48 of 49 people found the following review helpful
Thought-provoking, encourages reflection on one's self. 26 May 1999
By George Leone - Published on Amazon.com
Format:Paperback|Amazon Verified Purchase
Whether coming from a Christian deistic or a Buddhist non-deistic background, Roberts speaks to the moment when God and the self disappear in a kind of intimate togetherness. God is gone as an object of our search/worship/longing...And the self is gone with God, so there is no one remaining who would search/worship/long in the first place. This is unlike the mystics Teresa of Avila and John of the Cross, for whom only God remains as the self is taken up within God. And it is unlike the existentialists, for whom only the self remains after God is removed to Nothingness. We are simply left with life as it is...a kind of blend of Heidegger's non-self Dasein and Zen's everyday mind. That is, one can arrive (or find oneself there) by other means. So what is interesting about Roberts' book is not so much the path that is described as it is the place that the path leads to. The no-self is full of grace but without a heavenly source of it.

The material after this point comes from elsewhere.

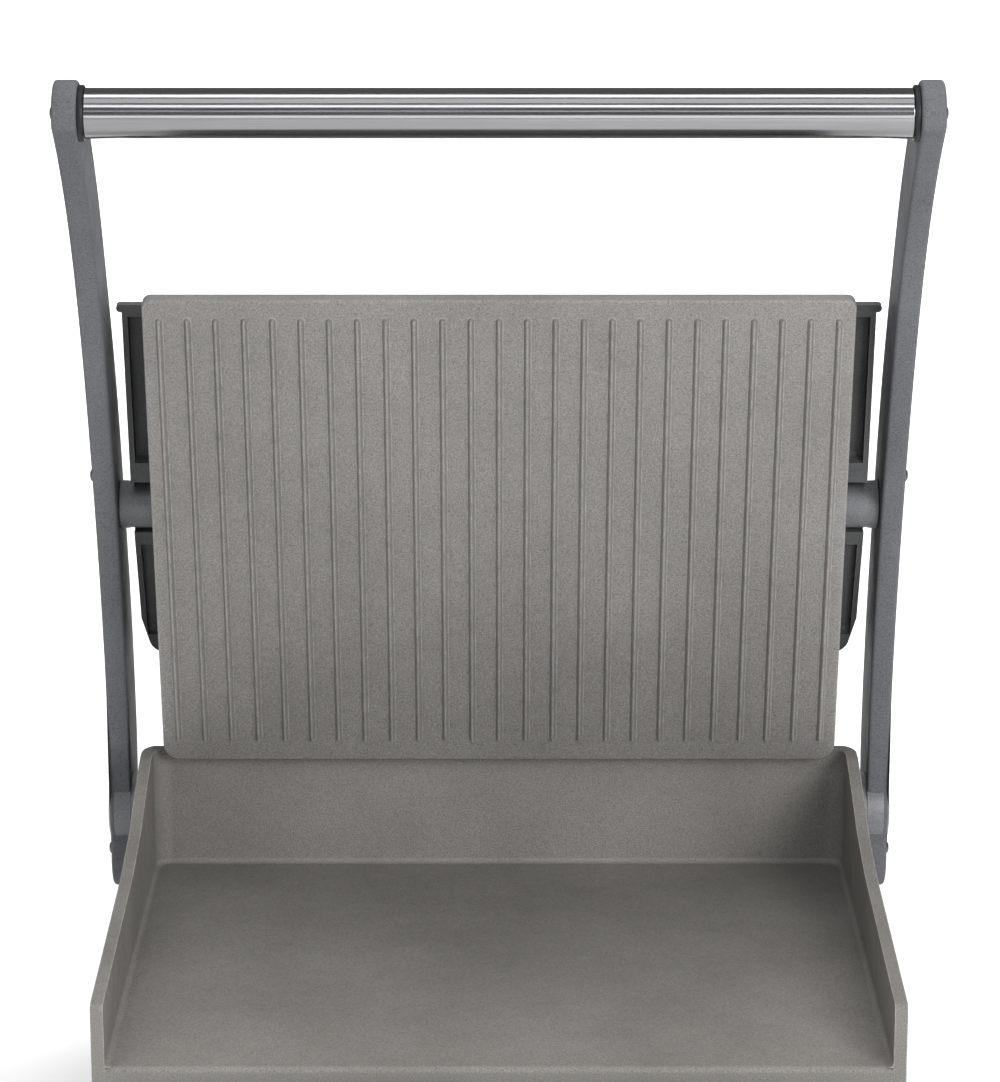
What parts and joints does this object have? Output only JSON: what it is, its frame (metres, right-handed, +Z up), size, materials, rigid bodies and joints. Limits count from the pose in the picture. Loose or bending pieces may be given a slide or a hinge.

The no-self has returned to its pre-spiritual essence, which is actually the non-objectified spiritual reality in which there is no difference between the spiritual and the non-spiritual. But Bernadette Roberts describes it much better than these words of mine.
54 of 56 people found the following review helpful
A book to live with 2 May 2001
By "tim_farrington" - Published on Amazon.com
Format:Paperback
This lucid and unfailingly honest account of the process of coming to terms with the loss of "self" is simply a grace for those with ears to hear. Ms. Roberts, a former nun, has walked the contemplative path to the point where it disappears into nowhere and then, remarkably enough, kept walking. Her personal experiences and reflections on the journey are invaluable to those traveling a similar route; along with the writings of St. John of the Cross, her books (I include "The Experience of No-Self" as well) are simply the most nourishing of mana for those lost in the desert of God, as well as for those who have lived in the desert and are being called at last back to the city. The straightforwardness of her writing and her contemporary reality are a blessing. No one tells it like it is about the dark night of the soul better than Bernadette Roberts, and her books have been sustaining companions to me for almost twenty years. They were all I could read, at many points. These are not books for scholars; these are books for those in the grip of the real thing.